- Born: 1790
- Died: 1847 (aged 56–57)
- Occupations: Priest; non-fiction writer;

= Thomas Richard England =

Irish biographer

Thomas Richard England (1790–1847), was an Irish priest and biographer.

==Life==
England was the younger brother of John England, bishop of Charleston. He was born at Cork in 1790, and after taking holy orders in the Roman Catholic Church was appointed curate of the church of St. Peter and St. Paul in his native city. He became parish priest of Glanmire, and afterwards of Passage West, County Cork, where he died on 18 March 1847.

==Works==
He published:
- 'Letters from the Abbé Edgeworth to his Friends, with Memoirs of his Life, including some account of the late Roman Catholic Bishop of Cork, Dr.

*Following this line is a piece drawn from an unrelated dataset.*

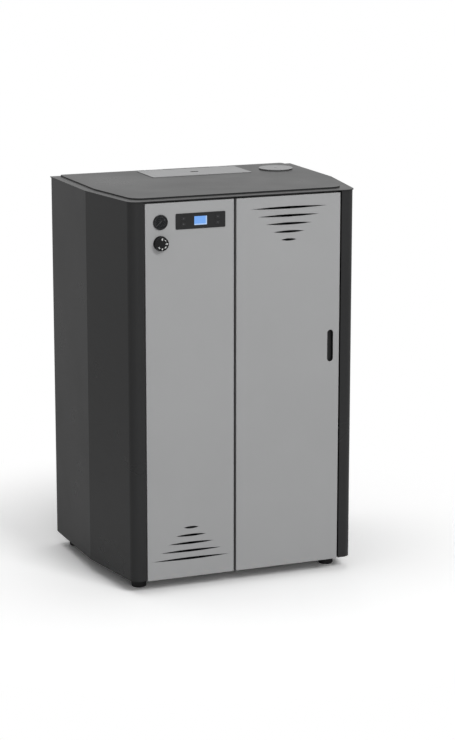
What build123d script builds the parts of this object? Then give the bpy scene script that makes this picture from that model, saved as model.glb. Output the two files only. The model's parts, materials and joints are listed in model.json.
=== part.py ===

Moylan, and letters to him from the Right Hon. Edmund Burke and other persons of distinction,’ London. 1818, 8vo.
- 'A Short Memoir of an Antique Medal, bearing on one side the representation of the head of Christ and on the other a curious Hebrew inscription, lately found at Friar's Walk, near the city of Cork,’ London. 1819, 8vo. 3. 'The Life of the Rev. Arthur O'Leary, including historical anecdotes, memoirs, and many hitherto unpublished documents illustrative of the condition of the Irish Catholics during the eighteenth century,’ London. 1822, 8vo.